Contrairement à la version de son époux, Dédé dit que ce dernier possède deux maisons à Bamako et qu’il perçoit par mois des frais de location. Par ailleurs, poursuit Dédé, il travaille dans une boulangerie. C’est dire, précise t- elle, qu’il a les moyens de payer la pension alimentaire, mais qu’il refuse de le faire. A la question d’un conseiller de savoir qui des deux demande le divorce, Dédé a répondu que c’est son mari. Dans sa plaidoirie, Maître Boubacar Maïga, avocat de Dédé Fofana fait savoir que la répudiation est une faute pénale. Citant des auteurs de droit et des textes de lois pour étayer son argumentaire, il dit que la répudiation consiste en la volonté exprimée et non équivoque de l’époux de rompre unilatéralement le lien conjugal. Abdrahamane, à ses dires, a décidé de violer la loi sans regret.

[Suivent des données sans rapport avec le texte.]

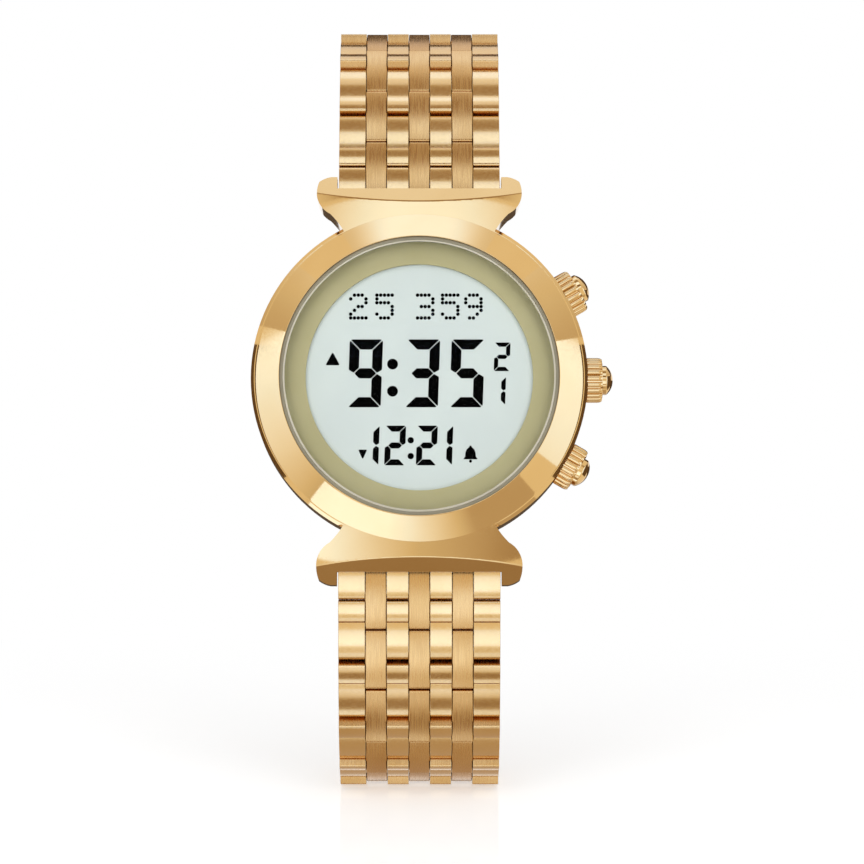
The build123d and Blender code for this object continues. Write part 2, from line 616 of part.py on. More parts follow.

Le premier juge regrette, Maître Maïga, a été léger. Il devait avoir la main plus lourde car, on ne peut pas gérer sa famille de cette manière. Ma cliente a donné trois enfants à ce monsieur et en récompense, il la chasse sans droit. C’est sa deuxième épouse qui dirige la maison. C’est une foutaise de dire je ne veux plus, martèle Maître Maïga, très applaudi.
Le ministère public prend la parole pour demander à Madame si elle renonce à ses dommages intérêts. « Je veux réintégrer mon foyer avec mes enfants », répond Dédé Fofana. Son avocat vient à son secours. « Sept millions de F CFA, ce n’est pas trop car, elle paye aussi une chambre en location et nourrit les enfants ».
Dans son réquisitoire définitif, le ministère public a élevé le ton : « dire qu’il n’a pas les moyens de nourrir sa femme, c’est une autre infraction, un refus de subvenir aux besoins de sa femme et de ses enfants. Je requière de confirmer la première décision et d’éviter de l’enfermer pour ne pas casser le peu de relation avec son épouse ». Le délibéré est renvoyé au 30 juin prochain.